Extract all of the data and reproduce it precisely.

DATA EXCERPT:
================

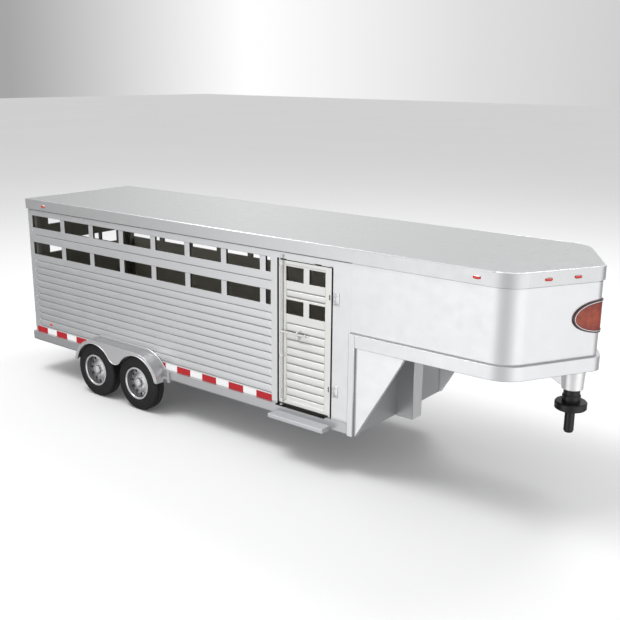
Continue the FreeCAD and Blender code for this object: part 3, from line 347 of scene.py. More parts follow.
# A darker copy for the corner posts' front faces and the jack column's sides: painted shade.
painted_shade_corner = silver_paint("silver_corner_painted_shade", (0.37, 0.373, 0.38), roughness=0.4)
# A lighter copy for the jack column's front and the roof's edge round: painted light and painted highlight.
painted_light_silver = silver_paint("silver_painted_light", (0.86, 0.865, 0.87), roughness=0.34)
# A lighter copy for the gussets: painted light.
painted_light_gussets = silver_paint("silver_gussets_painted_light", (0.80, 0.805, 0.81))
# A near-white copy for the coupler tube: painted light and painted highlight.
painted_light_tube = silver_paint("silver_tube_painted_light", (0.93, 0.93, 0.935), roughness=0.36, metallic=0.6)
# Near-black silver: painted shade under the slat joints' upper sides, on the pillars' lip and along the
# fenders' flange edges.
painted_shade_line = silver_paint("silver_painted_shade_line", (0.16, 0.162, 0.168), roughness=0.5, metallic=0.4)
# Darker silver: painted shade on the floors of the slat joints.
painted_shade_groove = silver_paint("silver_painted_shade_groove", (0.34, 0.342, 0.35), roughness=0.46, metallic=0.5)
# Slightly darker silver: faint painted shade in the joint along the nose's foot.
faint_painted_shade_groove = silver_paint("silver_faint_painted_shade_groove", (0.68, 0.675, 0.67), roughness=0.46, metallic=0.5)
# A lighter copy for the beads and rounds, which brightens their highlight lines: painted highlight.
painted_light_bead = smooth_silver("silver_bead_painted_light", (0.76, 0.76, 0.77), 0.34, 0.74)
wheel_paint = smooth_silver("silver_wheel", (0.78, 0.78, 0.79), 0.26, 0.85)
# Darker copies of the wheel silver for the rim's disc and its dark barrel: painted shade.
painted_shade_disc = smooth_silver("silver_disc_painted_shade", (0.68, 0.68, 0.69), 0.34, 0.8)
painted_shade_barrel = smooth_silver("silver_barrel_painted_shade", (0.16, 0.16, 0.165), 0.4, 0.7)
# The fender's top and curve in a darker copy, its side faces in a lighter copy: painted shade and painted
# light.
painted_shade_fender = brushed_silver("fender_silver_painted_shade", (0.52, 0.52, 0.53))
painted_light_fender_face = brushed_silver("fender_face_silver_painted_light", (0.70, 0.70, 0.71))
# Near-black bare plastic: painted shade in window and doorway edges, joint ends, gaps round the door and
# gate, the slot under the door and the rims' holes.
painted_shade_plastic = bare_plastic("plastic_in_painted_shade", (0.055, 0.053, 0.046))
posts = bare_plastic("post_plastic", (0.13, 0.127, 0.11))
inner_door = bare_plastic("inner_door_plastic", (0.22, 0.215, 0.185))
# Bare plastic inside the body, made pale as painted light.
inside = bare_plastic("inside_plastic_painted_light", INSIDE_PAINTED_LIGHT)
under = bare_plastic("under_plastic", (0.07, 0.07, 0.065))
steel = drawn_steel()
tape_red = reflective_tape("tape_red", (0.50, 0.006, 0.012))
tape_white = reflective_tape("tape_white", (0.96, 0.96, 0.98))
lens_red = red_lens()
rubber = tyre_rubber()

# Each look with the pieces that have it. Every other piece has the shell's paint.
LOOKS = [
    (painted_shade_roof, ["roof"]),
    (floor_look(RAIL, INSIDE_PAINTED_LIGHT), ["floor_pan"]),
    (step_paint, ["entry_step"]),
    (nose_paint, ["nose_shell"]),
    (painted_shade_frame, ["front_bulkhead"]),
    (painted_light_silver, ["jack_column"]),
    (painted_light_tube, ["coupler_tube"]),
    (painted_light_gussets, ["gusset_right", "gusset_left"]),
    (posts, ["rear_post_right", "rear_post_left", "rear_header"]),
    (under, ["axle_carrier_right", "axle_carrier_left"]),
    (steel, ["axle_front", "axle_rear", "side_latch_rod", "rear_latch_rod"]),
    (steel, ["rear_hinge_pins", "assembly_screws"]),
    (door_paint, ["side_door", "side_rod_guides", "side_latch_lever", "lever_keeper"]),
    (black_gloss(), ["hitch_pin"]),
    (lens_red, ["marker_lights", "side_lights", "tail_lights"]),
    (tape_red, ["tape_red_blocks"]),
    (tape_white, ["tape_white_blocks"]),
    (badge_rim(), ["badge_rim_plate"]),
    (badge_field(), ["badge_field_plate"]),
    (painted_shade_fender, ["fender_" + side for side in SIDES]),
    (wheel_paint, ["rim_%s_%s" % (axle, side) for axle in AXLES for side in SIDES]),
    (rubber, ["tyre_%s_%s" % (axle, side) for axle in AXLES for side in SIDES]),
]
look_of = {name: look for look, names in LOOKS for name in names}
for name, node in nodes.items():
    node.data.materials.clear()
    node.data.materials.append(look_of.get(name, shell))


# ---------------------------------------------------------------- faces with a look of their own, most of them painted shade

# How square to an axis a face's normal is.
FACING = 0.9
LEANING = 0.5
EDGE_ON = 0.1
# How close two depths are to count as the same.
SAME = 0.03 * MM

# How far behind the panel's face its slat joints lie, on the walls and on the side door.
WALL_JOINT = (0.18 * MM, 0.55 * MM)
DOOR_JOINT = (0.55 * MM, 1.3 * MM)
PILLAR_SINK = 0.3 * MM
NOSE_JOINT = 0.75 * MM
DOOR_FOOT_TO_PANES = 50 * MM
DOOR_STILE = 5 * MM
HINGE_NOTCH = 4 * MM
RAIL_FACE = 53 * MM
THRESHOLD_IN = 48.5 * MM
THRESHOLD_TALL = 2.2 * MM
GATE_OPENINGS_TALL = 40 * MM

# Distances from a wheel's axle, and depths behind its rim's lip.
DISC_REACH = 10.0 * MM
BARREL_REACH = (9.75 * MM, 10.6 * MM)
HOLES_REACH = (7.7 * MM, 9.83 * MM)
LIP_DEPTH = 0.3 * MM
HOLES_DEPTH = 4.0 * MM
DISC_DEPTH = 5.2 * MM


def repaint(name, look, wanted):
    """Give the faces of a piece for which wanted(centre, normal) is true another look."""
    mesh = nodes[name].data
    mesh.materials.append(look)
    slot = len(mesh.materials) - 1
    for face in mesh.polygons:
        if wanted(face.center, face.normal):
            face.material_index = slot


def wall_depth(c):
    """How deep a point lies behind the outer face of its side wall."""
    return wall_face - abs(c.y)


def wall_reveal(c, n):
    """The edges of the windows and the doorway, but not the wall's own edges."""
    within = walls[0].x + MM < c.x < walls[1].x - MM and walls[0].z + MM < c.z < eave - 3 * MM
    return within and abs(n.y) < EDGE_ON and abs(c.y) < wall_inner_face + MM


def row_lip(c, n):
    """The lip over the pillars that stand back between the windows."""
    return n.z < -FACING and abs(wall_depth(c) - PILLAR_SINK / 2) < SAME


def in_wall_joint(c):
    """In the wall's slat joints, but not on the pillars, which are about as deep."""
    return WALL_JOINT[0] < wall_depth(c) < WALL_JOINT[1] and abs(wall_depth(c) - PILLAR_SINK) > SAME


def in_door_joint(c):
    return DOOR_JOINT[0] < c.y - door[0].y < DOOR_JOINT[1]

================

PROBLEM SOLUTION:
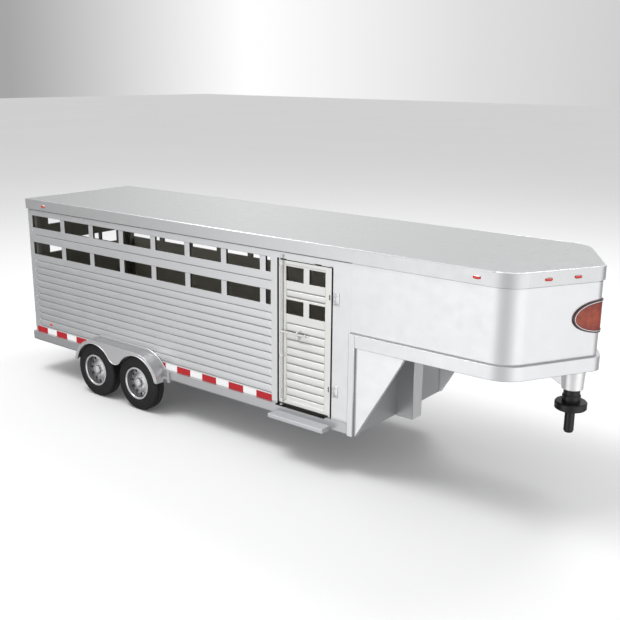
Continue the FreeCAD and Blender code for this object: part 3, from line 347 of scene.py. More parts follow.
# A darker copy for the corner posts' front faces and the jack column's sides: painted shade.
painted_shade_corner = silver_paint("silver_corner_painted_shade", (0.37, 0.373, 0.38), roughness=0.4)
# A lighter copy for the jack column's front and the roof's edge round: painted light and painted highlight.
painted_light_silver = silver_paint("silver_painted_light", (0.86, 0.865, 0.87), roughness=0.34)
# A lighter copy for the gussets: painted light.
painted_light_gussets = silver_paint("silver_gussets_painted_light", (0.80, 0.805, 0.81))
# A near-white copy for the coupler tube: painted light and painted highlight.
painted_light_tube = silver_paint("silver_tube_painted_light", (0.93, 0.93, 0.935), roughness=0.36, metallic=0.6)
# Near-black silver: painted shade under the slat joints' upper sides, on the pillars' lip and along the
# fenders' flange edges.
painted_shade_line = silver_paint("silver_painted_shade_line", (0.16, 0.162, 0.168), roughness=0.5, metallic=0.4)
# Darker silver: painted shade on the floors of the slat joints.
painted_shade_groove = silver_paint("silver_painted_shade_groove", (0.34, 0.342, 0.35), roughness=0.46, metallic=0.5)
# Slightly darker silver: faint painted shade in the joint along the nose's foot.
faint_painted_shade_groove = silver_paint("silver_faint_painted_shade_groove", (0.68, 0.675, 0.67), roughness=0.46, metallic=0.5)
# A lighter copy for the beads and rounds, which brightens their highlight lines: painted highlight.
painted_light_bead = smooth_silver("silver_bead_painted_light", (0.76, 0.76, 0.77), 0.34, 0.74)
wheel_paint = smooth_silver("silver_wheel", (0.78, 0.78, 0.79), 0.26, 0.85)
# Darker copies of the wheel silver for the rim's disc and its dark barrel: painted shade.
painted_shade_disc = smooth_silver("silver_disc_painted_shade", (0.68, 0.68, 0.69), 0.34, 0.8)
painted_shade_barrel = smooth_silver("silver_barrel_painted_shade", (0.16, 0.16, 0.165), 0.4, 0.7)
# The fender's top and curve in a darker copy, its side faces in a lighter copy: painted shade and painted
# light.
painted_shade_fender = brushed_silver("fender_silver_painted_shade", (0.52, 0.52, 0.53))
painted_light_fender_face = brushed_silver("fender_face_silver_painted_light", (0.70, 0.70, 0.71))
# Near-black bare plastic: painted shade in window and doorway edges, joint ends, gaps round the door and
# gate, the slot under the door and the rims' holes.
painted_shade_plastic = bare_plastic("plastic_in_painted_shade", (0.055, 0.053, 0.046))
posts = bare_plastic("post_plastic", (0.13, 0.127, 0.11))
inner_door = bare_plastic("inner_door_plastic", (0.22, 0.215, 0.185))
# Bare plastic inside the body, made pale as painted light.
inside = bare_plastic("inside_plastic_painted_light", INSIDE_PAINTED_LIGHT)
under = bare_plastic("under_plastic", (0.07, 0.07, 0.065))
steel = drawn_steel()
tape_red = reflective_tape("tape_red", (0.50, 0.006, 0.012))
tape_white = reflective_tape("tape_white", (0.96, 0.96, 0.98))
lens_red = red_lens()
rubber = tyre_rubber()

# Each look with the pieces that have it. Every other piece has the shell's paint.
LOOKS = [
    (painted_shade_roof, ["roof"]),
    (floor_look(RAIL, INSIDE_PAINTED_LIGHT), ["floor_pan"]),
    (step_paint, ["entry_step"]),
    (nose_paint, ["nose_shell"]),
    (painted_shade_frame, ["front_bulkhead"]),
    (painted_light_silver, ["jack_column"]),
    (painted_light_tube, ["coupler_tube"]),
    (painted_light_gussets, ["gusset_right", "gusset_left"]),
    (posts, ["rear_post_right", "rear_post_left", "rear_header"]),
    (under, ["axle_carrier_right", "axle_carrier_left"]),
    (steel, ["axle_front", "axle_rear", "side_latch_rod", "rear_latch_rod"]),
    (steel, ["rear_hinge_pins", "assembly_screws"]),
    (door_paint, ["side_door", "side_rod_guides", "side_latch_lever", "lever_keeper"]),
    (black_gloss(), ["hitch_pin"]),
    (lens_red, ["marker_lights", "side_lights", "tail_lights"]),
    (tape_red, ["tape_red_blocks"]),
    (tape_white, ["tape_white_blocks"]),
    (badge_rim(), ["badge_rim_plate"]),
    (badge_field(), ["badge_field_plate"]),
    (painted_shade_fender, ["fender_" + side for side in SIDES]),
    (wheel_paint, ["rim_%s_%s" % (axle, side) for axle in AXLES for side in SIDES]),
    (rubber, ["tyre_%s_%s" % (axle, side) for axle in AXLES for side in SIDES]),
]
look_of = {name: look for look, names in LOOKS for name in names}
for name, node in nodes.items():
    node.data.materials.clear()
    node.data.materials.append(look_of.get(name, shell))


# ---------------------------------------------------------------- faces with a look of their own, most of them painted shade

# How square to an axis a face's normal is.
FACING = 0.9
LEANING = 0.5
EDGE_ON = 0.1
# How close two depths are to count as the same.
SAME = 0.03 * MM

# How far behind the panel's face its slat joints lie, on the walls and on the side door.
WALL_JOINT = (0.18 * MM, 0.55 * MM)
DOOR_JOINT = (0.55 * MM, 1.3 * MM)
PILLAR_SINK = 0.3 * MM
NOSE_JOINT = 0.75 * MM
DOOR_FOOT_TO_PANES = 50 * MM
DOOR_STILE = 5 * MM
HINGE_NOTCH = 4 * MM
RAIL_FACE = 53 * MM
THRESHOLD_IN = 48.5 * MM
THRESHOLD_TALL = 2.2 * MM
GATE_OPENINGS_TALL = 40 * MM

# Distances from a wheel's axle, and depths behind its rim's lip.
DISC_REACH = 10.0 * MM
BARREL_REACH = (9.75 * MM, 10.6 * MM)
HOLES_REACH = (7.7 * MM, 9.83 * MM)
LIP_DEPTH = 0.3 * MM
HOLES_DEPTH = 4.0 * MM
DISC_DEPTH = 5.2 * MM


def repaint(name, look, wanted):
    """Give the faces of a piece for which wanted(centre, normal) is true another look."""
    mesh = nodes[name].data
    mesh.materials.append(look)
    slot = len(mesh.materials) - 1
    for face in mesh.polygons:
        if wanted(face.center, face.normal):
            face.material_index = slot


def wall_depth(c):
    """How deep a point lies behind the outer face of its side wall."""
    return wall_face - abs(c.y)


def wall_reveal(c, n):
    """The edges of the windows and the doorway, but not the wall's own edges."""
    within = walls[0].x + MM < c.x < walls[1].x - MM and walls[0].z + MM < c.z < eave - 3 * MM
    return within and abs(n.y) < EDGE_ON and abs(c.y) < wall_inner_face + MM


def row_lip(c, n):
    """The lip over the pillars that stand back between the windows."""
    return n.z < -FACING and abs(wall_depth(c) - PILLAR_SINK / 2) < SAME


def in_wall_joint(c):
    """In the wall's slat joints, but not on the pillars, which are about as deep."""
    return WALL_JOINT[0] < wall_depth(c) < WALL_JOINT[1] and abs(wall_depth(c) - PILLAR_SINK) > SAME


def in_door_joint(c):
    return DOOR_JOINT[0] < c.y - door[0].y < DOOR_JOINT[1]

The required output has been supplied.